| Task description |
Write out exactly the lines running from the line that includes "addTube(tube);" to the end of the data, both ends included, and nothing besides.

Scripts that build objects:
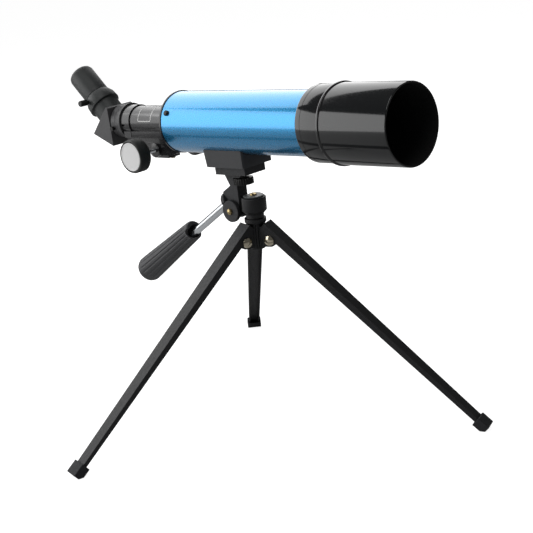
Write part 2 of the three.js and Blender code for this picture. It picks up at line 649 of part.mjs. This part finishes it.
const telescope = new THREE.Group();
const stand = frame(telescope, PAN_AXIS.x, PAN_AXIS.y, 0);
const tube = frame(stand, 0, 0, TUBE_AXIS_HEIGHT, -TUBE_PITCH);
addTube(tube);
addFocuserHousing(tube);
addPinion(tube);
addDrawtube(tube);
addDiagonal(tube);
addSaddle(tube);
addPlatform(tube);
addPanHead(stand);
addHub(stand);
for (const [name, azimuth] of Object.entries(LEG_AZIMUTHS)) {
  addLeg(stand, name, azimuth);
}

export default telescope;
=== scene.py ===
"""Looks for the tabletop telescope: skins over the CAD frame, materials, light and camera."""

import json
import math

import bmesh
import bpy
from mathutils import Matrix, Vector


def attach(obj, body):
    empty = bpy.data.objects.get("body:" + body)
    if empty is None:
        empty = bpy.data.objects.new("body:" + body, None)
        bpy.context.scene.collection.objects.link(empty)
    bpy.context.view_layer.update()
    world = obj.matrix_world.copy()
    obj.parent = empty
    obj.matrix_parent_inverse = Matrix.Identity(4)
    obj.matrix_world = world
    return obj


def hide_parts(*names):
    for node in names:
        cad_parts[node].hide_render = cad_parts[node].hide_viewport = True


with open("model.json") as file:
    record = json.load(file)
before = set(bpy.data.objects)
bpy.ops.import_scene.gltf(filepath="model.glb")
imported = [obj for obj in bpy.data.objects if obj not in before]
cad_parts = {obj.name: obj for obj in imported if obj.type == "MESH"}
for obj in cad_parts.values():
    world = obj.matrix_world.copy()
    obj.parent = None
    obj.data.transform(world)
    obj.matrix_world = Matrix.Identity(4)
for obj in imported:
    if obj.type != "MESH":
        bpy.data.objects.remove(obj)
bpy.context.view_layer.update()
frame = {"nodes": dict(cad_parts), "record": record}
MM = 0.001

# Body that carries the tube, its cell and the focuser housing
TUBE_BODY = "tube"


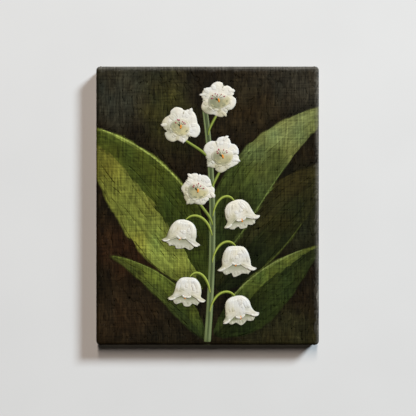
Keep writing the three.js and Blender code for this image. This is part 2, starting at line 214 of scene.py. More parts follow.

| Final result |
addTube(tube);
addFocuserHousing(tube);
addPinion(tube);
addDrawtube(tube);
addDiagonal(tube);
addSaddle(tube);
addPlatform(tube);
addPanHead(stand);
addHub(stand);
for (const [name, azimuth] of Object.entries(LEG_AZIMUTHS)) {
  addLeg(stand, name, azimuth);
}

export default telescope;
=== scene.py ===
"""Looks for the tabletop telescope: skins over the CAD frame, materials, light and camera."""

import json
import math

import bmesh
import bpy
from mathutils import Matrix, Vector


def attach(obj, body):
    empty = bpy.data.objects.get("body:" + body)
    if empty is None:
        empty = bpy.data.objects.new("body:" + body, None)
        bpy.context.scene.collection.objects.link(empty)
    bpy.context.view_layer.update()
    world = obj.matrix_world.copy()
    obj.parent = empty
    obj.matrix_parent_inverse = Matrix.Identity(4)
    obj.matrix_world = world
    return obj


def hide_parts(*names):
    for node in names:
        cad_parts[node].hide_render = cad_parts[node].hide_viewport = True


with open("model.json") as file:
    record = json.load(file)
before = set(bpy.data.objects)
bpy.ops.import_scene.gltf(filepath="model.glb")
imported = [obj for obj in bpy.data.objects if obj not in before]
cad_parts = {obj.name: obj for obj in imported if obj.type == "MESH"}
for obj in cad_parts.values():
    world = obj.matrix_world.copy()
    obj.parent = None
    obj.data.transform(world)
    obj.matrix_world = Matrix.Identity(4)
for obj in imported:
    if obj.type != "MESH":
        bpy.data.objects.remove(obj)
bpy.context.view_layer.update()
frame = {"nodes": dict(cad_parts), "record": record}
MM = 0.001

# Body that carries the tube, its cell and the focuser housing
TUBE_BODY = "tube"


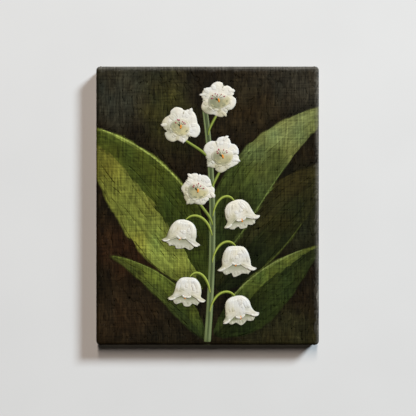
Keep writing the three.js and Blender code for this image. This is part 2, starting at line 214 of scene.py. More parts follow.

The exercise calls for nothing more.